The release — called ‘Wings for an Angel’ — is a major fundraiser for The Dream Fund (formerly known as the Short Circuit Dream Fund), a Newfoundland & Labrador-based charity that makes dreams come true for critically ill children in the province. Since becoming a registered charity in 2009, the wishes of 25 kids have come true.
This was the second year for the release in Happy Valley-Goose Bay, which coincided with others across the province on the same day, including St. John’s, Labrador City, Gander, Corner Brook, Bay Roberts and Marystown.
Hannah Connors was the local contact for the fundraiser in Happy Valley-Goose Bay, putting the word out about the event via social media earlier this year.
“The butterflies (called ‘Painted Ladies’) were $20 each and had to be pre-ordered by May 30,” Connors explained. “They had to be pre-ordered, as the butterfly farm in Ontario had to make sure they could breed enough to supply the events.”
She noted each butterfly purchased could be named in honor or memory of up to two people.
“We raised $2,600, which is enough to make at least one wish come true,” said Connors.
William Short is the founder and CEO of the Dream Fund, based in Marystown.
He said this year’s Wings for an Angel event was a huge success all across the province.
“We sold all 1,400 butterflies, with 140 of them in Happy Valley-Goose Bay, which doubled last year’s sales,” said Short.
Short explained the event was started in 2013, in honour and memory of Kendra Pike from West St. Modeste, a small community in the Labrador Straits.
Kendra, who was just nine, passed away in 2010 after a short battle with osteosarcoma.
“Butterflies were always present in her family’s life, especially after she passed away,” he noted. “And her mother always called her a little angel, so we incorporated that into this fundraiser as part of our fifth anniversary celebrations last year.”
Shelley Broomfield attended the event with her three-year daughter, Ryan.
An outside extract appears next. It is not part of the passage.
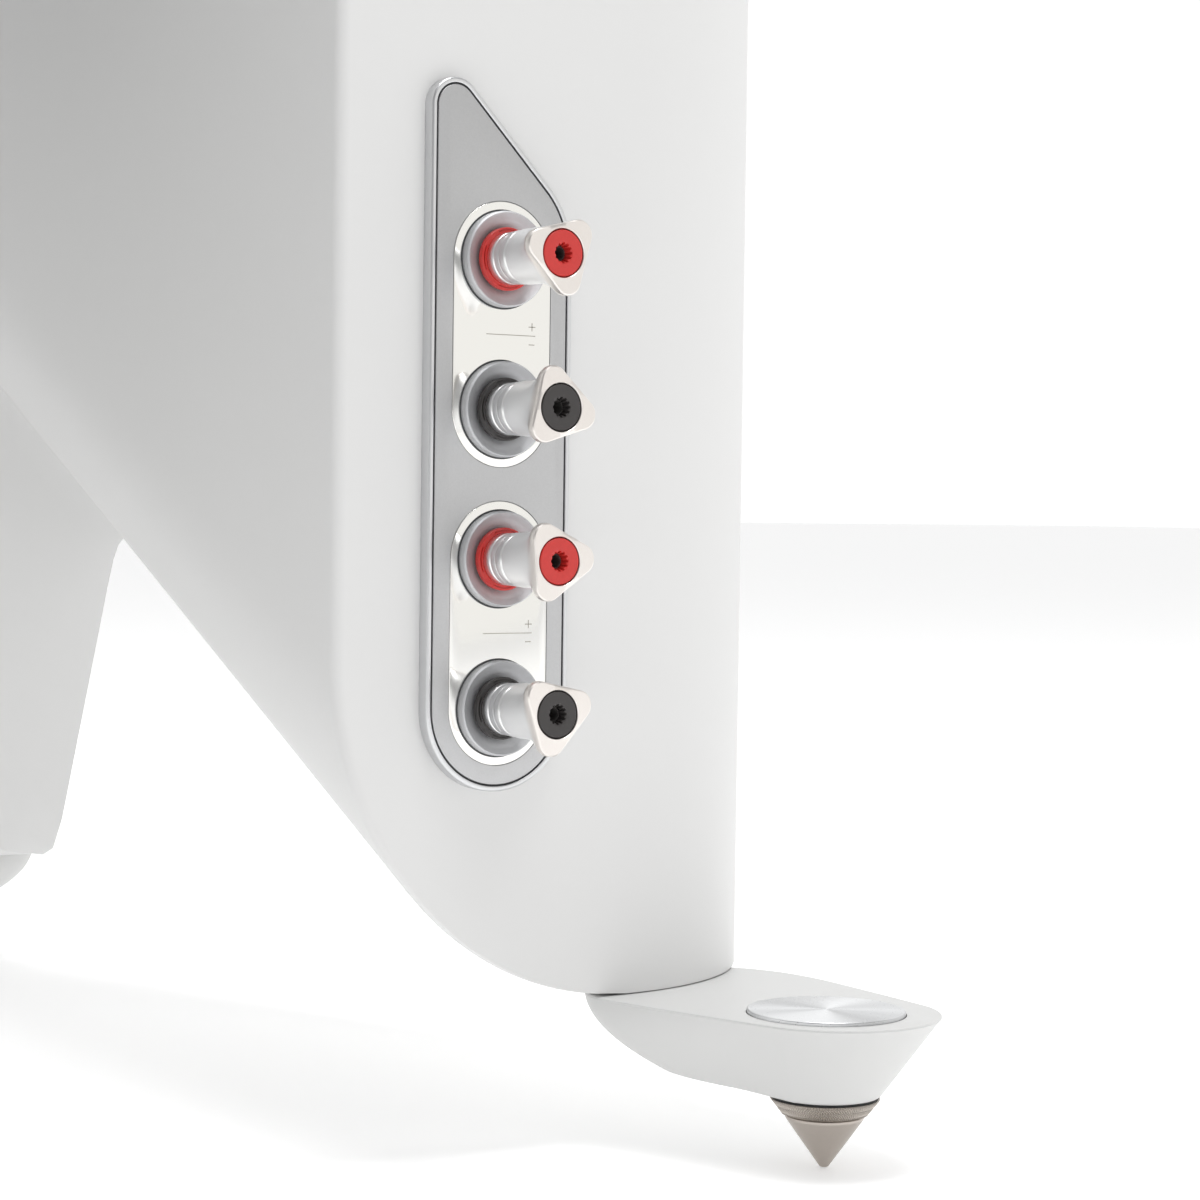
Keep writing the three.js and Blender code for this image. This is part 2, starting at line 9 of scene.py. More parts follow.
import bmesh
import bpy
from mathutils import Matrix, Vector
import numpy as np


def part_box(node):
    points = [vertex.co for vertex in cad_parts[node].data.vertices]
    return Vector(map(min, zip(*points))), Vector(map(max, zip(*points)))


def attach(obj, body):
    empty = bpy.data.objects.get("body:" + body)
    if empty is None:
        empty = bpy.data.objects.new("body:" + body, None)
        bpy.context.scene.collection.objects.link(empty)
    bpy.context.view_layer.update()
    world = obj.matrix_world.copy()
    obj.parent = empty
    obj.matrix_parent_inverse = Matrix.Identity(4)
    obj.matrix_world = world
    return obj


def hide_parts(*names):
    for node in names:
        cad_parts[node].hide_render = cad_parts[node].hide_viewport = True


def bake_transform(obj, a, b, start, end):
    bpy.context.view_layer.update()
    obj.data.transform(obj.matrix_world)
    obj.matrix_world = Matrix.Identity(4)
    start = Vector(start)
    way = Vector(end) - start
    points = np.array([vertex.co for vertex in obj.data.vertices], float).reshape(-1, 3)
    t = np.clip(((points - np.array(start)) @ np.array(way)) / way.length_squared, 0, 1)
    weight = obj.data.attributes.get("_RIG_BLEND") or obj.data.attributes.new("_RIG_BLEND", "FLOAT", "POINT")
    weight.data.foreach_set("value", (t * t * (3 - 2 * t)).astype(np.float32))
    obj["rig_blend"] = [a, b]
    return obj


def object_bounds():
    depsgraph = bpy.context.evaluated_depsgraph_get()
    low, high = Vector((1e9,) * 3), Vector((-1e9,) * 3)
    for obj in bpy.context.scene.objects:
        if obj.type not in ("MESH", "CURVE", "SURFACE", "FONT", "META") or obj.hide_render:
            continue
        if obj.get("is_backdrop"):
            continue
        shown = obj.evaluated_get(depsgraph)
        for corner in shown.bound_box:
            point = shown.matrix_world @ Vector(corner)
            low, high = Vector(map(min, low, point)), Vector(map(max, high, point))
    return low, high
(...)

She said she wanted to take part because “being a mother of an almost four-year old has given me a new perspective on how precious life is.”
“When Hannah shared information on this wonderful fundraiser, I immediately wanted to bring my daughter Ryan to experience the beauty of the message and the magic of the butterflies,” said Broomfield.
“Sadly, cancer has affected too many of my loved ones, so releasing the butterflies and watching the wonder and awe on Ryan’s face warmed my heart and made me feel closer to those we lost.”